GIVEN INSTRUCTION:
Return the full listing exactly as it is written.

DATA PROVIDED:
--------
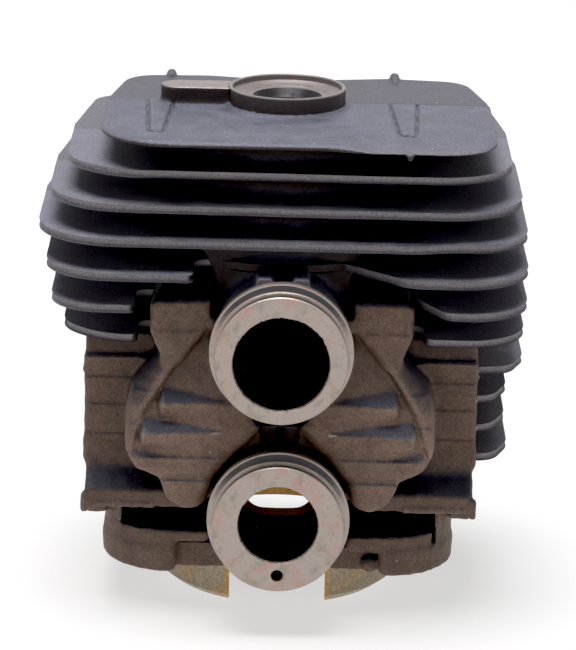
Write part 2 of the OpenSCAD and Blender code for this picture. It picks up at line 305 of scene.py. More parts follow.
def blackCasting(name, look):
    # pressure die cast aluminium with a baked black coat: sandy, matt, rubbed grey on its edges, which also
    # carry a painted highlight; its tone by facing, and its darker hollows, rear and set-back faces, are
    # painted light and shade
    material, tree = newMaterial(name)
    place = addNode(tree, "ShaderNodeTexCoord", {}, {}).outputs["Object"]
    facing = addNode(tree, "ShaderNodeNewGeometry", {}, {}).outputs["Normal"]
    up = addNode(tree, "ShaderNodeSeparateXYZ", {}, {0: facing}).outputs["Z"]
    spot = addNode(tree, "ShaderNodeSeparateXYZ", {}, {0: place}).outputs
    sand = addNode(tree, "ShaderNodeTexNoise", {}, {
        "Vector": place, "Scale": 1 / (look["grain"] * mm), "Detail": 3, "Roughness": 0.6}).outputs["Fac"]
    cloud = addNode(tree, "ShaderNodeTexNoise", {}, {
        "Vector": place, "Scale": 1 / (look["mottle"] * mm), "Detail": 4, "Roughness": 0.6}).outputs["Fac"]
    # painted light: a face goes from the side colour to the up colour as it turns to look up
    lightByFacing = addNode(tree, "ShaderNodeMapRange", {"interpolation_type": "SMOOTHSTEP"}, {
        0: up, "From Min": 0.1, "From Max": 0.75}).outputs[0]
    front = addNode(tree, "ShaderNodeMix", {"data_type": "RGBA"}, {
        0: lightByFacing, 6: linear(look["side"]), 7: linear(look["up"])}).outputs[2]
    # painted shade: darker behind the parting line
    behind = addNode(tree, "ShaderNodeMapRange", {}, {
        0: spot["Y"], "From Min": (look["seam"] - 0.1) * mm, "From Max": (look["seam"] + 0.4) * mm,
        "To Max": look["rearShadeShare"]}).outputs[0]
    tone = addNode(tree, "ShaderNodeMix", {"data_type": "RGBA"}, {
        0: behind, 6: front, 7: linear(look["rear"])}).outputs[2]
    away = addNode(tree, "ShaderNodeMath", {"operation": "SUBTRACT"}, {
        0: spot["Y"], 1: look["seam"] * mm}).outputs[0]
    close = addNode(tree, "ShaderNodeMath", {"operation": "ABSOLUTE"}, {0: away}).outputs[0]
    seam = addNode(tree, "ShaderNodeMapRange", {}, {
        0: close, "From Min": 0.1 * mm, "From Max": 0.45 * mm, "To Min": 0.45, "To Max": 1.0}).outputs[0]
    shade = addNode(tree, "ShaderNodeMapRange", {}, {
        0: cloud, "From Min": 0.3, "From Max": 0.7, "To Min": 0.72, "To Max": 1.28}).outputs[0]
    fleck = addNode(tree, "ShaderNodeMapRange", {}, {
        0: sand, "From Min": 0.32, "From Max": 0.68, "To Min": 0.7, "To Max": 1.3}).outputs[0]
    spread = addNode(tree, "ShaderNodeMath", {"operation": "MULTIPLY"}, {0: shade, 1: fleck}).outputs[0]
    light = addNode(tree, "ShaderNodeMath", {"operation": "MULTIPLY"}, {0: spread, 1: seam}).outputs[0]
    # painted shade: faces set back from the front are darker
    proud = addNode(tree, "ShaderNodeMapRange", {}, {
        0: spot["Y"], "From Min": -look["proud"] * mm, "From Max": (2.6 - look["proud"]) * mm, "To Min": 1.0,
        "To Max": look["recessShade"]}).outputs[0]
    level = addNode(tree, "ShaderNodeMath", {"operation": "MULTIPLY"}, {0: light, 1: proud}).outputs[0]
    dappled = addNode(tree, "ShaderNodeVectorMath", {"operation": "SCALE"}, {
        0: tone, "Scale": level}).outputs[0]
    wear = addNode(tree, "ShaderNodeAttribute", {"attribute_name": "edgeWearAndShade"}, {}).outputs["Fac"]
    patchy = addNode(tree, "ShaderNodeMath", {"operation": "MULTIPLY"}, {0: wear, 1: sand}).outputs[0]
    # edges that stand out: partly rubbed bare, partly a painted highlight
    rubbed = addNode(tree, "ShaderNodeMapRange", {}, {
        0: patchy, "From Min": 0.05, "From Max": look["wear"], "To Max": 0.62}).outputs[0]
    # painted shade in hollows and creases
    hollowShade = addNode(tree, "ShaderNodeMapRange", {}, {
        0: wear, "From Min": -0.45, "From Max": -0.04, "To Min": 0.55, "To Max": 1.0}).outputs[0]
    sunk = addNode(tree, "ShaderNodeVectorMath", {"operation": "SCALE"}, {
        0: dappled, "Scale": hollowShade}).outputs[0]
    edged = addNode(tree, "ShaderNodeMix", {"data_type": "RGBA"}, {
        0: rubbed, 6: sunk, 7: linear(look["wornHighlight"])}).outputs[2]
    specks = addNode(tree, "ShaderNodeTexNoise", {}, {
        "Vector": place, "Scale": 620, "Detail": 1}).outputs["Fac"]
    chip = addNode(tree, "ShaderNodeMapRange", {}, {
        0: specks, "From Min": 0.79, "From Max": 0.82, "To Max": 0.8}).outputs[0]
    colour = addNode(tree, "ShaderNodeMix", {"data_type": "RGBA"}, {
        0: chip, 6: edged, 7: linear(look["chip"])}).outputs[2]
    rough = addNode(tree, "ShaderNodeMapRange", {}, {
        0: cloud, "From Min": 0.3, "From Max": 0.7, "To Min": look["roughness"] - 0.1,
        "To Max": look["roughness"] + 0.12}).outputs[0]
    pits = addNode(tree, "ShaderNodeBump", {}, {
        "Height": sand, "Strength": 0.55, "Distance": 0.22 * mm}).outputs[0]
    swell = addNode(tree, "ShaderNodeBump", {}, {
        "Height": cloud, "Strength": 0.4, "Distance": 0.5 * mm, "Normal": pits}).outputs[0]
    shader = addNode(tree, "ShaderNodeBsdfPrincipled", {}, {
        "Base Color": colour, "Roughness": rough, "Metallic": 0.25, "Normal": swell})
    addNode(tree, "ShaderNodeOutputMaterial", {}, {"Surface": shader.outputs[0]})
    return material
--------
SOLUTION TO THE EXERCISE:
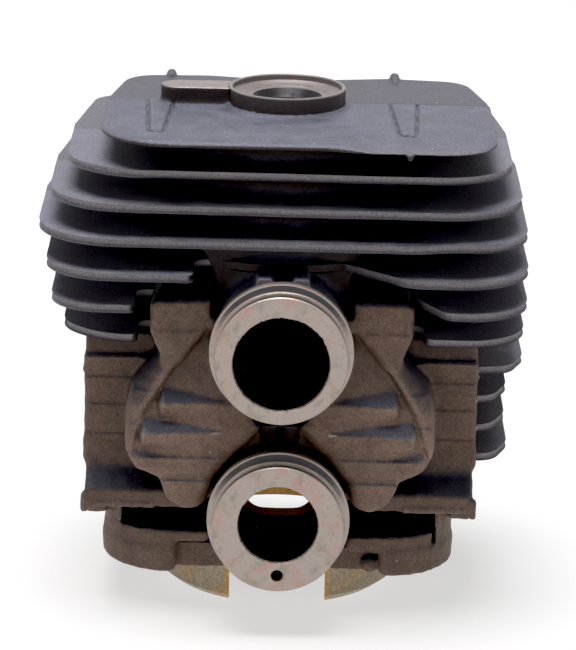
Write part 2 of the OpenSCAD and Blender code for this picture. It picks up at line 305 of scene.py. More parts follow.
def blackCasting(name, look):
    # pressure die cast aluminium with a baked black coat: sandy, matt, rubbed grey on its edges, which also
    # carry a painted highlight; its tone by facing, and its darker hollows, rear and set-back faces, are
    # painted light and shade
    material, tree = newMaterial(name)
    place = addNode(tree, "ShaderNodeTexCoord", {}, {}).outputs["Object"]
    facing = addNode(tree, "ShaderNodeNewGeometry", {}, {}).outputs["Normal"]
    up = addNode(tree, "ShaderNodeSeparateXYZ", {}, {0: facing}).outputs["Z"]
    spot = addNode(tree, "ShaderNodeSeparateXYZ", {}, {0: place}).outputs
    sand = addNode(tree, "ShaderNodeTexNoise", {}, {
        "Vector": place, "Scale": 1 / (look["grain"] * mm), "Detail": 3, "Roughness": 0.6}).outputs["Fac"]
    cloud = addNode(tree, "ShaderNodeTexNoise", {}, {
        "Vector": place, "Scale": 1 / (look["mottle"] * mm), "Detail": 4, "Roughness": 0.6}).outputs["Fac"]
    # painted light: a face goes from the side colour to the up colour as it turns to look up
    lightByFacing = addNode(tree, "ShaderNodeMapRange", {"interpolation_type": "SMOOTHSTEP"}, {
        0: up, "From Min": 0.1, "From Max": 0.75}).outputs[0]
    front = addNode(tree, "ShaderNodeMix", {"data_type": "RGBA"}, {
        0: lightByFacing, 6: linear(look["side"]), 7: linear(look["up"])}).outputs[2]
    # painted shade: darker behind the parting line
    behind = addNode(tree, "ShaderNodeMapRange", {}, {
        0: spot["Y"], "From Min": (look["seam"] - 0.1) * mm, "From Max": (look["seam"] + 0.4) * mm,
        "To Max": look["rearShadeShare"]}).outputs[0]
    tone = addNode(tree, "ShaderNodeMix", {"data_type": "RGBA"}, {
        0: behind, 6: front, 7: linear(look["rear"])}).outputs[2]
    away = addNode(tree, "ShaderNodeMath", {"operation": "SUBTRACT"}, {
        0: spot["Y"], 1: look["seam"] * mm}).outputs[0]
    close = addNode(tree, "ShaderNodeMath", {"operation": "ABSOLUTE"}, {0: away}).outputs[0]
    seam = addNode(tree, "ShaderNodeMapRange", {}, {
        0: close, "From Min": 0.1 * mm, "From Max": 0.45 * mm, "To Min": 0.45, "To Max": 1.0}).outputs[0]
    shade = addNode(tree, "ShaderNodeMapRange", {}, {
        0: cloud, "From Min": 0.3, "From Max": 0.7, "To Min": 0.72, "To Max": 1.28}).outputs[0]
    fleck = addNode(tree, "ShaderNodeMapRange", {}, {
        0: sand, "From Min": 0.32, "From Max": 0.68, "To Min": 0.7, "To Max": 1.3}).outputs[0]
    spread = addNode(tree, "ShaderNodeMath", {"operation": "MULTIPLY"}, {0: shade, 1: fleck}).outputs[0]
    light = addNode(tree, "ShaderNodeMath", {"operation": "MULTIPLY"}, {0: spread, 1: seam}).outputs[0]
    # painted shade: faces set back from the front are darker
    proud = addNode(tree, "ShaderNodeMapRange", {}, {
        0: spot["Y"], "From Min": -look["proud"] * mm, "From Max": (2.6 - look["proud"]) * mm, "To Min": 1.0,
        "To Max": look["recessShade"]}).outputs[0]
    level = addNode(tree, "ShaderNodeMath", {"operation": "MULTIPLY"}, {0: light, 1: proud}).outputs[0]
    dappled = addNode(tree, "ShaderNodeVectorMath", {"operation": "SCALE"}, {
        0: tone, "Scale": level}).outputs[0]
    wear = addNode(tree, "ShaderNodeAttribute", {"attribute_name": "edgeWearAndShade"}, {}).outputs["Fac"]
    patchy = addNode(tree, "ShaderNodeMath", {"operation": "MULTIPLY"}, {0: wear, 1: sand}).outputs[0]
    # edges that stand out: partly rubbed bare, partly a painted highlight
    rubbed = addNode(tree, "ShaderNodeMapRange", {}, {
        0: patchy, "From Min": 0.05, "From Max": look["wear"], "To Max": 0.62}).outputs[0]
    # painted shade in hollows and creases
    hollowShade = addNode(tree, "ShaderNodeMapRange", {}, {
        0: wear, "From Min": -0.45, "From Max": -0.04, "To Min": 0.55, "To Max": 1.0}).outputs[0]
    sunk = addNode(tree, "ShaderNodeVectorMath", {"operation": "SCALE"}, {
        0: dappled, "Scale": hollowShade}).outputs[0]
    edged = addNode(tree, "ShaderNodeMix", {"data_type": "RGBA"}, {
        0: rubbed, 6: sunk, 7: linear(look["wornHighlight"])}).outputs[2]
    specks = addNode(tree, "ShaderNodeTexNoise", {}, {
        "Vector": place, "Scale": 620, "Detail": 1}).outputs["Fac"]
    chip = addNode(tree, "ShaderNodeMapRange", {}, {
        0: specks, "From Min": 0.79, "From Max": 0.82, "To Max": 0.8}).outputs[0]
    colour = addNode(tree, "ShaderNodeMix", {"data_type": "RGBA"}, {
        0: chip, 6: edged, 7: linear(look["chip"])}).outputs[2]
    rough = addNode(tree, "ShaderNodeMapRange", {}, {
        0: cloud, "From Min": 0.3, "From Max": 0.7, "To Min": look["roughness"] - 0.1,
        "To Max": look["roughness"] + 0.12}).outputs[0]
    pits = addNode(tree, "ShaderNodeBump", {}, {
        "Height": sand, "Strength": 0.55, "Distance": 0.22 * mm}).outputs[0]
    swell = addNode(tree, "ShaderNodeBump", {}, {
        "Height": cloud, "Strength": 0.4, "Distance": 0.5 * mm, "Normal": pits}).outputs[0]
    shader = addNode(tree, "ShaderNodeBsdfPrincipled", {}, {
        "Base Color": colour, "Roughness": rough, "Metallic": 0.25, "Normal": swell})
    addNode(tree, "ShaderNodeOutputMaterial", {}, {"Surface": shader.outputs[0]})
    return material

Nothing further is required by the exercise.